The review, and the withdrawal of about 100 companies of central security forces, comes around the time that the government has spotlighted development activities and appointed senior politician Manoj Sinha as Lieutenant Governor of the centrally-administered territory.
An official underscored that the timing of the two developments, one after another, was not a coincidence, but designed to message people that the government was willing to address their concerns.
One view has been that far too many security personnel are deployed in the union territory to prevent about 200 hardcore terrorists trained across the border from carrying out strikes.
At last week’s security review, there was some acknowledgement within the security establishment that the forces could do with fewer numbers, particularly given its successes over the last one year in eliminating top terrorist commanders. Security officials have also claimed that there has been some improvement in how the public responds to counter-terror operations.
A team of security officers next travelled to Jammu and Kashmir on 15 August to interact with field commanders and lay the groundwork for the troop withdrawal. A few hours before the team landed, Prime Minister Narendra Modi - addressing the nation from Red Fort in Delhi - described the past year as ‘a very important milestone’ for the development journey of Jammu, Kashmir and Ladakh regions and spoke about assembly elections in J&K as soon as the election commission completes the delimitation exercise.
“It was felt that the kind of force deployed in J&K may be fairly construed to be disproportionate under the existing security situation, which could lead to inconvenience to the local population,” a top police officer who was part of the process told Hindustan Times.
Apart from top army commanders, top officers of the Border Security Force (BSF), Central Reserve Police Force (CRPF), Central Industrial Security Force and other central and forces were part of the review.

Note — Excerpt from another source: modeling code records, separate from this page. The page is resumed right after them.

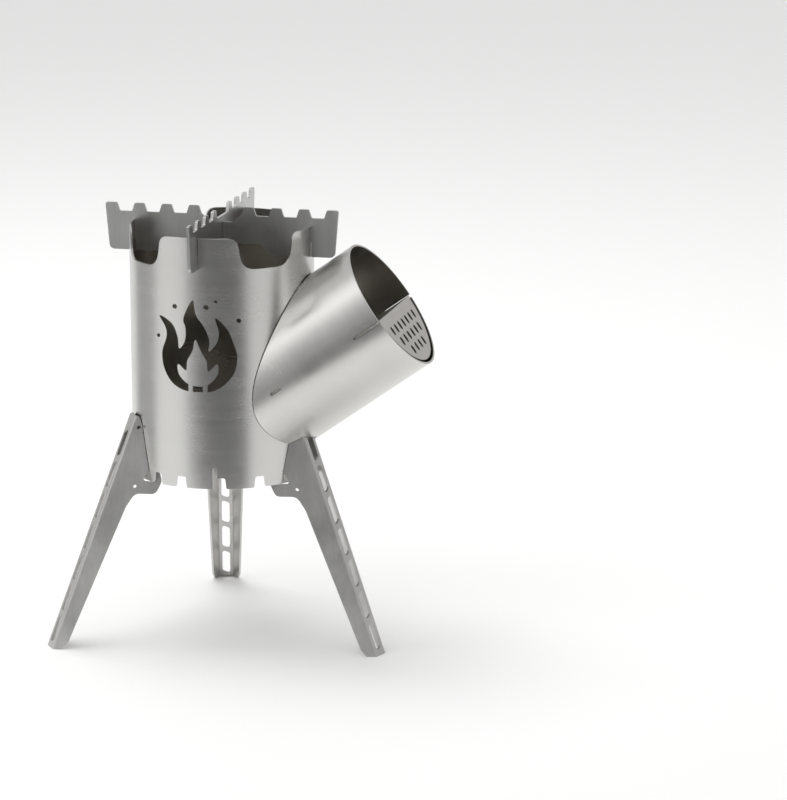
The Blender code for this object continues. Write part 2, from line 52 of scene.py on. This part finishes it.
TUBE_R = (TUBE_HIGH.x - TUBE_LOW.x) / 2
JOINTS = {j["name"]: j for j in frame["joints"]}
FEED_DIR = Vector(JOINTS["feed_tube_slide"]["axis"]).normalized()
UP = Vector((0.0, 0.0, 1.0))

# sizes of the part that the frame doesn't give
SHEET = 0.0015           # sheet thickness
FEED_R = 0.0492          # feed tube, outside radius
FEED_SHIFT = -0.0055     # feed axis beside the main axis
FEED_CROSS = 0.0370      # feed axis meets the main axis this far above the tube's lower edge
FEED_POINT = AXIS + Vector((0.0, FEED_SHIFT, TUBE_LOW.z + FEED_CROSS))

# the camera, round the main axis: 0 is in front of the stove, positive toward the feed tube
VIEW_AZ = math.radians(13.0)
VIEW_EL = math.radians(12.95)
VIEW_FAR = 2.5
LENS = 160.63
AIM_RIGHT = 0.12096      # the point aimed at, to the right of the main axis
AIM_UP = 0.04893         # and above the tube's lower edge
RIGHT = Vector((math.cos(VIEW_AZ), math.sin(VIEW_AZ), 0.0))
TOWARD = Vector((math.sin(VIEW_AZ), -math.cos(VIEW_AZ), 0.0))

# how a face is told apart
WELD = 0.000004          # corners this close are one corner
ON_CURVE = 0.00006       # a point this close to a cylinder lies on it
CURVE_COS = 0.97         # a face on a cylinder looks along its radius, to within this cosine
SAME_COS = 0.995         # faces that look the same way
FLAT_COS = 0.99          # faces that belong to a broad side
BROAD_SHARE = 0.08       # least share of a sheet's area that makes a side broad
INNER_FACE = 0.8         # share of the sheet thickness inside which a wall counts as inner


def local_frame(origin, z_axis):
    """Matrix with the given origin and Z axis, its Y axis level."""
    z = Vector(z_axis).normalized()
    side = Vector((0.0, 1.0, 0.0)) if abs(z.y) < 0.9 else Vector((1.0, 0.0, 0.0))
    y = (side - z * side.dot(z)).normalized()
    x = y.cross(z)
    turn = Matrix((x, y, z)).transposed().to_4x4()
    return Matrix.Translation(origin) @ turn


# ---- meshes ------------------------------------------------------------------------------------
def round_normal(point, normal, cylinders):
    """The true normal at a point of a face, where the face lies on one of the cylinders."""
    for origin, axis, radius in cylinders:
        out = point - origin
        out = out - axis * out.dot(axis)
        if abs(out.length - radius) > ON_CURVE:
            continue
        out.normalize()
        if abs(out.dot(normal)) > CURVE_COS:
            return out if out.dot(normal) > 0 else -out
    return None


def sheet_normals(bm):
    """The directions that the broad faces of a folded sheet look in."""
    found = []
    for face in bm.faces:
        for row in found:
            if abs(row[0].dot(face.normal)) > SAME_COS:
                row[1] += face.calc_area()
                break
        else:
            found.append([face.normal.copy(), face.calc_area()])
    whole = sum(row[1] for row in found)
    return [row[0] for row in found if row[1] > whole * BROAD_SHARE]


def dressed(node, body, mat, place, cylinders=()):
    """A copy of a CAD node in its own axes: curved faces shaded as true curves, cut edges apart.

    Faces on a cylinder or on a broad side of the sheet take mat, and the rest take edge_mat.
    """
    bm = bmesh.new()
    bm.from_mesh(frame["nodes"][node].data)
    bmesh.ops.remove_doubles(bm, verts=bm.verts, dist=WELD)
    bm.normal_update()
    broad = [] if cylinders else sheet_normals(bm)
    loops = []
    for face in bm.faces:
        face.smooth = True
        on_one = None
        for cyl in cylinders:
            if all(round_normal(v.co, face.normal, (cyl,)) for v in face.verts):
                on_one = (cyl,)
                break
        flat = any(abs(n.dot(face.normal)) > FLAT_COS for n in broad)
        face.material_index = 0 if on_one or flat else 1
        for v in face.verts:
            found = round_normal(v.co, face.normal, on_one) if on_one else None
            loops.append(found or face.normal.copy())
    mesh = bpy.data.meshes.new(node + "_steel")
    bm.to_mesh(mesh)
    bm.free()
    mesh.normals_split_custom_set([tuple(n) for n in loops])
    mesh.transform(place.inverted())
    obj = bpy.data.objects.new(node + "_steel", mesh)
    obj.matrix_world = place
    bpy.context.scene.collection.objects.link(obj)
    mesh.materials.clear()
    mesh.materials.append(mat)
    mesh.materials.append(edge_mat)
    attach(obj, body)
    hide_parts(node)
    return obj


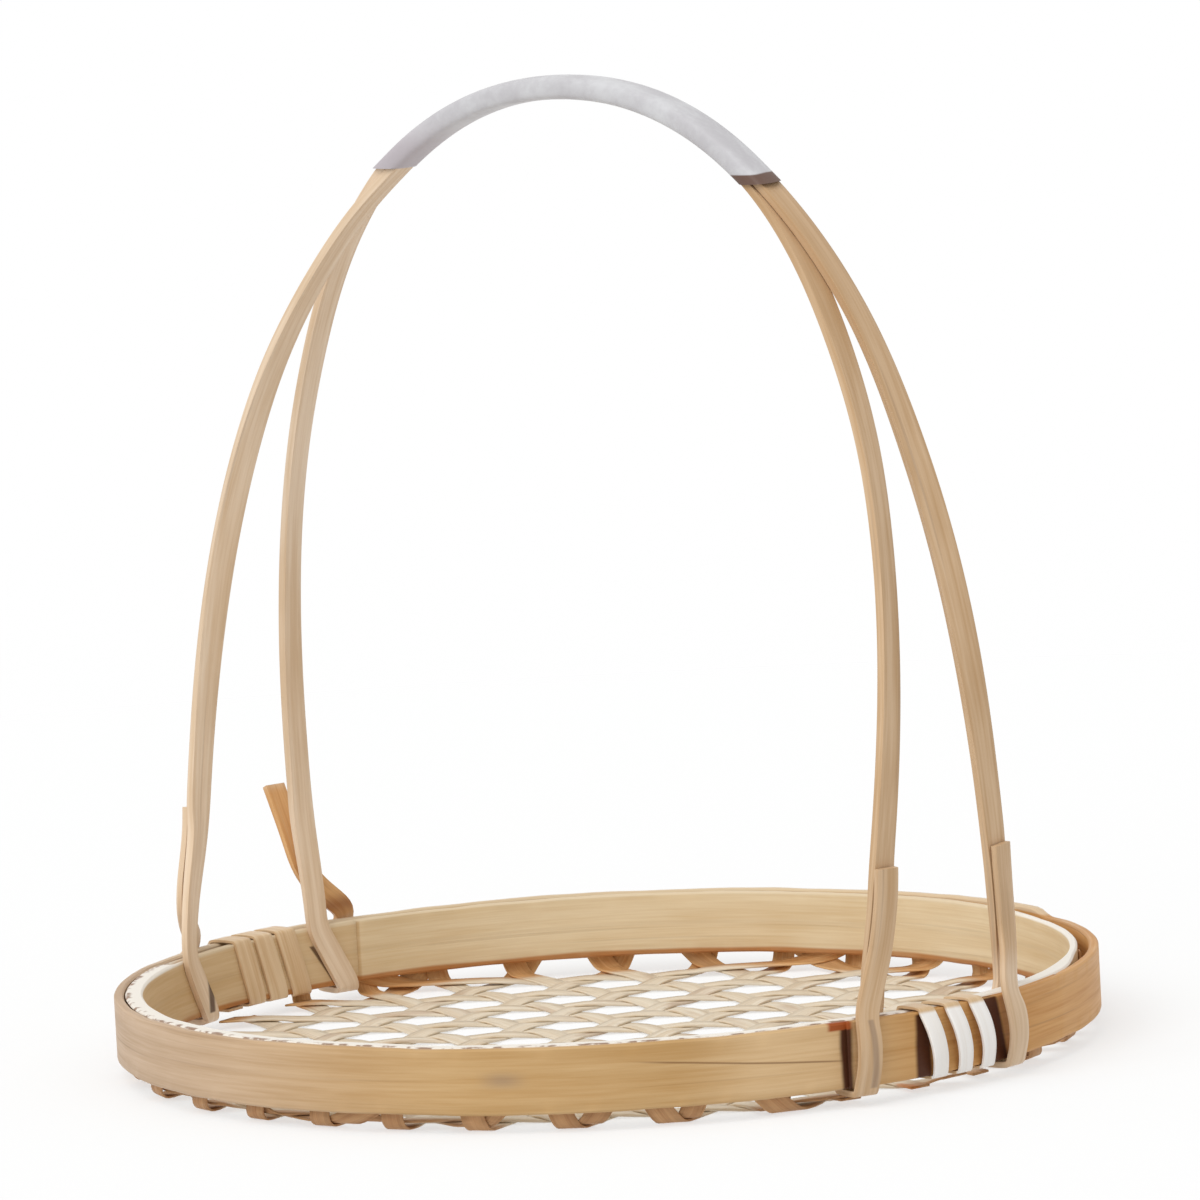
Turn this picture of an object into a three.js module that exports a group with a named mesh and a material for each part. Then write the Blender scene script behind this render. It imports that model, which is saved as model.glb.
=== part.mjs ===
// A round bamboo tray with an arched handle. An open hexagonal weave forms the base and turns
// up between two bent hoops. Two flat strips, stacked at the grip and spread at the feet, form
// the handle, and each of their four ends is looped round the rim. Two short windings bind the
// hoops together between the feet. Millimetres, +Z up. The handle stands in the XZ plane, and
// the origin is on the underside of the weave, at the middle of the tray.
import * as THREE from 'three';

// Fits
const seat = 0.3; // gap between pieces that touch

// Rim
const trayDiameter = 260; // across the outer hoop
const hoopHeight = 16.9;
const hoopLift = 5.1; // ground to the lower edge of the hoops
const outerHoopWall = 2.6;
const innerHoopWall = 2;
const hoopEdge = 0.5; // bevel along the hoops' edges
const hoopEdgeShare = 0.35; // and the most of a thinned end's thickness that it takes
const hoopTip = 0.8; // thickness of a hoop's thinned ends
const outerLapMiddle = 0; // where the outer hoop's ends lap, degrees round from +X
const innerLapMiddle = 186; // where the inner hoop's ends lap
const hoopLap = 37; // length of both laps, degrees
const outerLapHand = -1; // way round that the outer hoop runs from its inner end, 1 is anticlockwise
const innerLapHand = 1;

// Weave
const weavePitch = 25.5; // from hole to hole along a row
const weaveTurn = 104.5; // direction of the first family of strips, degrees from +X
const weaveAlong = 12.3; // from the origin to the centre of a hole, along that direction
const weaveAcross = 4; // and across it
const weaveWidth = 6.2;
const weaveThickness = 0.6;
const weaveBend = 3.4; // middle radius of the turn up into the rim
const weaveRise = 14.5; // length of the strips' ends between the hoops, beyond the turn
const weaveMargin = 4.5; // room kept between the last strip of a family and the bend
const weaveSettle = 2; // room kept between the last woven crossing and the bend
const weaveLead = 1; // straight run of a strip just before the bend

// Handle
const stripWidth = 6.9;
const stripThickness = 2.2;
const loopWidth = 6.4; // width of the strips where they pass round the rim
const loopThickness = 1.6; // and their thickness there
const loopSlack = 0.5; // room between a loop and the hoops, beneath and outside
const loopBulge = 2.2; // how much further a loop bows out at the middle of the outer hoop
const loopCorner = 1.5; // middle radius of a loop's corners
const handleTop = 253.8; // ground to the middle of the stacked strips
const handleHalfSpan = 125.1; // from the handle's middle to its legs, at the springing
const springHeight = 60; // where the arch passes into the legs
const archShoulder = 2.12; // exponent of the arch sideways, 2 is an ellipse
const archCrown = 2.38; // and upwards, more is a flatter top
const stackEase = 0.25; // share of a leg on which its strip comes out of the stack
const twistFrom = 0.2; // share of a leg at which it starts to twist
const topAlong = -0.8; // the top's distance from the tray's middle, along the handle
const topAcross = 5.2; // and across it
const feetAcross = -7.9; // the feet's distance from the tray's middle, across the handle
const tailHeight = 60; // ground to the end of a strip's tail
const tailSlope = 17; // height above the rim at which a tail has come back to its leg
const freeTailReach = 9; // how far the one sprung tail leans out
const bulgeFullness = 0.6; // exponent of the bowing of loops and bindings, less is fuller

// Grip
const gripLength = 142;
const gripWall = 0.5;
const gripEdge = 1.4; // rounding of the grip's section

// Rim bindings
const bindingThickness = 0.8;
const bindingTurns = 3;
const bindingLean = 3.6; // how far a turn drifts round the rim on its way down
const bindingBulge = 2; // how far a turn bows out at the middle of the outer hoop

// The pairs of legs: half the distance between them at the springing, and how late they part,
// where 1 parts them in a straight line from the grip.
const legPairs = [
  { side: 1, spread: 21.5, curve: 1.2 },
  { side: -1, spread: 19.2, curve: 0.88 },
];
// The legs, with places round the rim in degrees towards +Y from their end of the handle:
// where each goes in over the rim, the foot of its loop, and where its tail comes up outside.
// The twist is the most that the leg's flat side turns towards the other leg, in degrees.
const legs = [
  { strip: 'near', side: 1, inside: -12.5, foot: -16.8, outside: -16.4, twist: 10, free: false },
  { strip: 'far', side: 1, inside: 11, foot: 6, outside: 5.2, twist: 26, free: false },
  { strip: 'near', side: -1, inside: -20.5, foot: -15.5, outside: -10.8, twist: 24, free: false },
  { strip: 'far', side: -1, inside: 6, foot: 10.5, outside: 14, twist: 8, free: true },
];
// The bindings, with their middles in the same degrees, the way in which they are wound on
// (1 is towards +Y), their strips' width and the pitch from turn to turn.
const bindings = [
  { name: 'rim_binding_right', side: 1, middle: -3.15, hand: 1, width: 4.8, pitch: 8.7 },
  { name: 'rim_binding_left', side: -1, middle: -4.1, hand: -1, width: 6.6, pitch: 9.2 },
];

// Steps
const hoopSteps = 72;
const hoopLapSteps = 8;
const legSteps = 20;
const gripSteps = 20;
const footSteps = 7; // of a leg between the springing and the rim
const bendSteps = 3;
const wallStride = 3; // most that a strip's end moves round the rim in one step
const loopSteps = 4; // of a loop or a binding down the hoops
const cornerSteps = 3; // of a loop's corner
const bindingCornerSteps = 2;
const archDivisions = 800; // of the arch, to measure its length
const blockStep = 0.5; // between the radii at which a strip's end is checked for a loop in its way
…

There was a view that instead of relying too much on check-posts in Srinagar and elsewhere in the valley, the security establishment should step up reliance on technology to target terrorists. Simultaneously, the security forces in the Kashmir valley have also been told to carry out more night domination patrols to restrict movement of terrorists in districts that are counted as terror hotspots such as Kulgam and Anantnag districts in south Kashmir and Baramulla district in the north.